The proposed fee hike for 2018 would range from five percent to 10 percent depending on the type of pool membership.

Individual membership fees would increase from $270 to $295, couples memberships would go from $405 to $425, family memberships of three to seven members would increase from $445 to $495, while a family of eight or more would see its fee rise from $530 to $585.

The individual senior rate would stay the same at $190, while the five percent discount for early bird registration would also remain.

Group lessons would increase from $25 to $35 per swimmer, while weekend party rentals would rise from $300 to $500.

Fees were last raised in 2012, by 30%, in part to pay for the new water slides and some $1 million in renovations to the pool and locker rooms.

Pool membership has declined in recent years, from 8,681 in 2010 to 7,101 in 2015 and 6,400 last year.

“The gap between expenses and revenues isn’t as great as a few years ago, but it is still there,” Lembrich said.

That sparked the idea to allow a limited number of out-of-town residents, Lembrich added. Those memberships would be higher than residential rates, with non-resident individuals paying $445, couples paying $635, families of three-to-seven members at a $745 rate, and those with eight or more charged $875. 

“We feel that those prices, while obviously higher, would be competitive if not attractive compared to similar facilities in the area that have the type of offerings that we do and allow non-residents to join,” Lembrich said.

He stressed that there are “issues” with pool maintenance that “could be very serious issues” if not addressed.
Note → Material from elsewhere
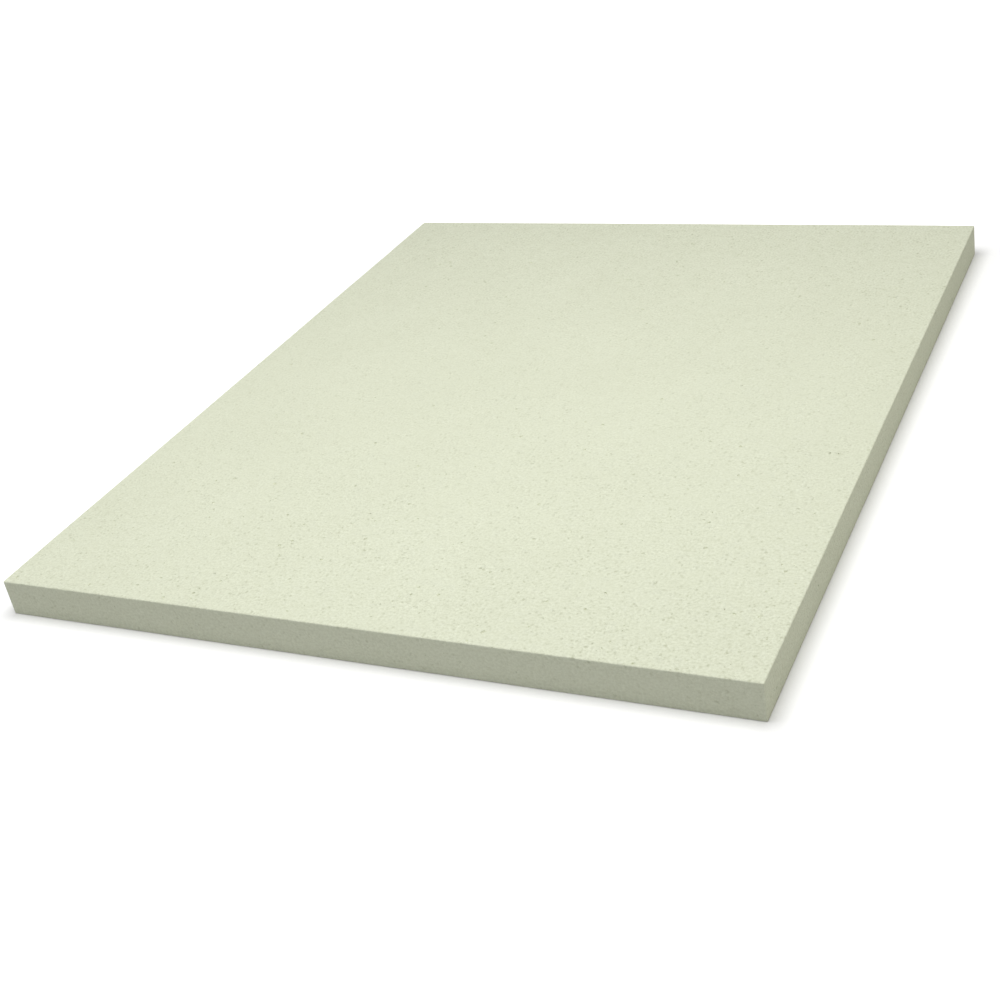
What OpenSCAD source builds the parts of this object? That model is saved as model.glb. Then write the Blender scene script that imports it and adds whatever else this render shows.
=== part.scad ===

He cited a pool filter that needs replacement and would be “a major … six-figure repair … We felt that this is necessary.”

Most of the Township Committee members favored the idea.

 “I think it makes a lot of sense,” said TC Member Frank McGehee, while Nancy Adams added, “I, too, am in favor of the increases, I think they are long overdue.” 

But, Adams, continued, “I would like the Pool Advisory Committee to maybe brainstorm ideas to increase membership. When I moved to Maplewood and for many years after there was a waiting list for the pool, I would like to see a more aggressive outreach.”

Township Committeeman Dean Dafis also supported the effort to improve maintenance, but stressed the need to keep the pool affordable: “The thing that I would be concerned about is affordability and access to all.”

Several TC members cited the Pool Pals program that urges residents to fund memberships for their neighbors who cannot afford them.

An ordinance formalizing the rate increases and expanded membership will be considered at the next TC meeting on Feb. 20.